The Council on Credentialing in Pharmacy (CCP), established in 1999, provides leadership, guidance, public information, and coordination for the profession’s credentialing programs. In 2014, CCP released Credentialing and Privileging of Pharmacists: A Resource Paper from the Council on Credentialing in Pharmacy. The purpose of this resource is to educate pharmacists about credentialing and privileging processes and to assist those who are introducing or enhancing a credentialing and privileging system for pharmacists within their health care setting.
Health care providers are increasingly more accountable for the quality of the care delivered to patients. As efforts to provide and reward efficient, affordable, and higher quality health care expand in the U.S. health care system, and pharmacists begin to function as part of health care teams, greater importance is being placed on credentialing and privileging of all health professionals.
The Innovations article found on page 50 examines how credentialing and privileging processes are utilized in real-world practice settings—from the U.S. Public Health Service (USPHS) since the late 1990s to the U.S. Department of Veterans Affairs in the early 2000s, managed care as evidenced by Kaiser Permanente, and the independent community pharmacy setting as illustrated by Goodrich Pharmacy in Minnesota with former APhA President Steve Simenson, BSPharm, FAPhA, FACA.

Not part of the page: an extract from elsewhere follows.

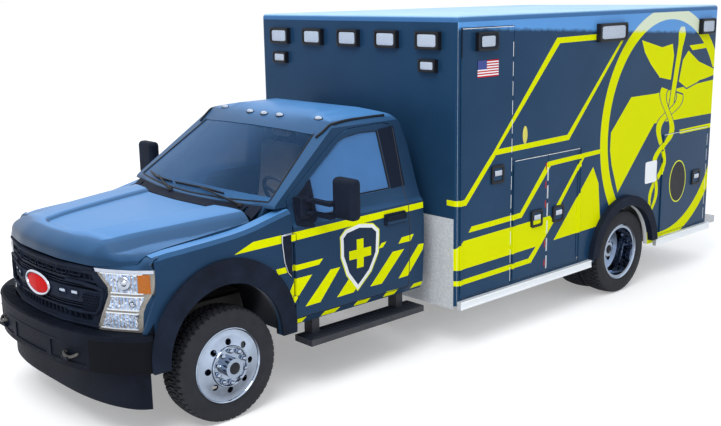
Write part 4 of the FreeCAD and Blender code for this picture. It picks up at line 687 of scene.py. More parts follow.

The article includes many strong arguments to establish a credentialing and privileging process for pharmacists. Lea Price, PharmD, BCPS, from Kaiser Permanente Colorado, noted something we often hear from Board of Pharmacy Specialties Board Certified Pharmacists: “Physicians and nurses can feel confident that we perform at the highest level with the additional respect afforded by the credenitaling process.”
However, I believe that RADM Pamela Schweitzer, PharmD, BCACP, U.S. Assistant Surgeon General and Chief Professional Officer, Pharmacy, for the USPHS, said it best: “We realized at the time that if we expected to be reimbursed, we would have to have uniformity among credentials and competencies—similar to the medical staff.”